No final, tudo isso me parece mais medo do que qualquer outra coisa. Paranoia? Talvez. Temos um mundo à beira de um colapso ambiental, e isso é um motivo aparentemente justo para não prolongar sofrimentos. Só que há lições que nos ensinam que o dia é feito para ser colhido, e o mesmo Nietzsche que citei tem uma assertiva que considero definitiva: a vida é um pacote que compramos pronto, sem controle de como virá a ser, e se preocupar com tanto excesso tolhe mais o que podemos ter de bom que o que podemos ter de ruim. Eu prefiro morrer afogado a morrer de sede.

Bons ventos a todos!

Recomendação de leitura:

Não tem em português ainda. Melhor: exercitei meu italiano, que andava meio parado.

BENATAR, David.

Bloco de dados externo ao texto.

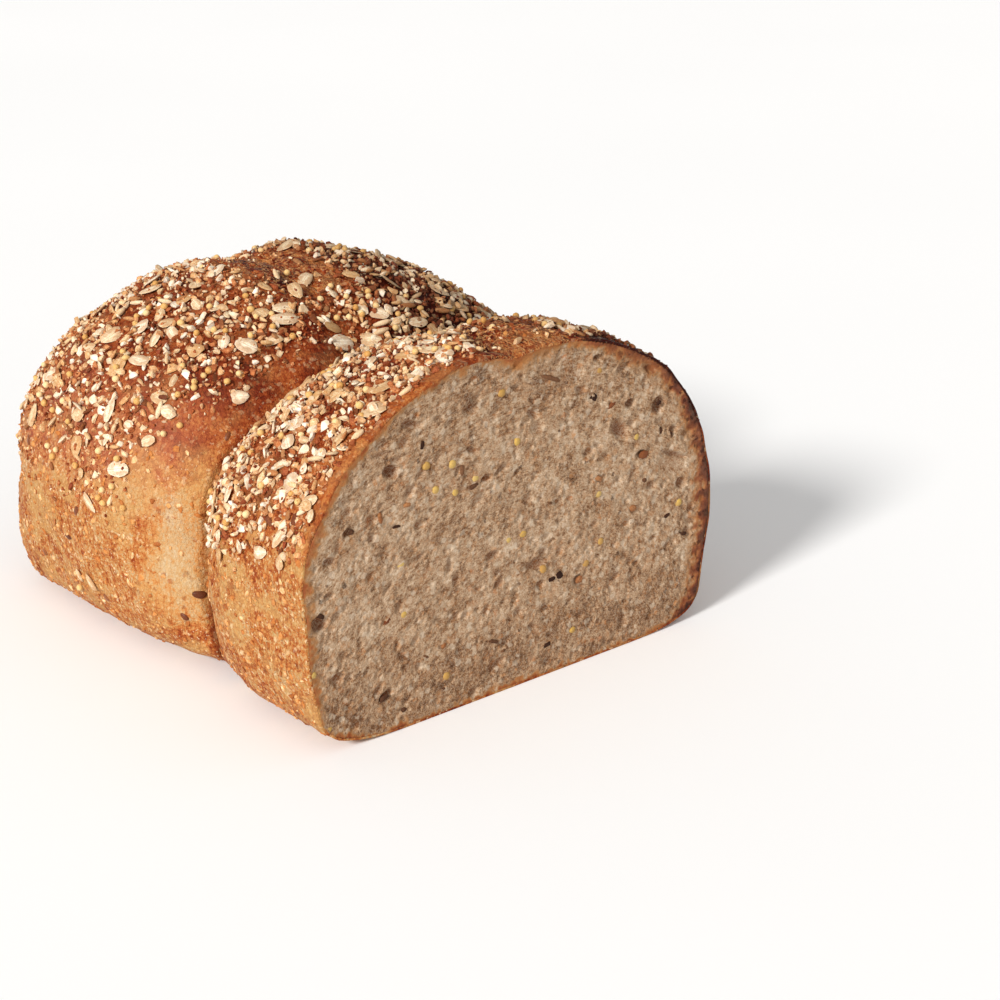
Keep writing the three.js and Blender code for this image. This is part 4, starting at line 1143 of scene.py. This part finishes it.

Meglio non essere mai nati. Il dolore di venire al mondo. Milão: Carbonio, 2018.

*Disclaimer do disclaimer: é bom dar uma posicionada sobre essas questões de anglicismos. Existem certos termos que, embora haja correspondentes na língua natal, traduzem tão bem o que se quer dizer que sou favorável ao seu uso. Neste caso específico, o termo disclaimer traz uma ideia de “deschamado” que inexiste em português. E antes de ser chamado de anglicismo, é preciso saber que o próprio termo é um galicismo dentro da língua inglesa, o que comprova que é preciso cuidado ao se considerar um purista, porque esse órgão chamado linguagem é uma das coisas mais complexas que temos na cultura humana.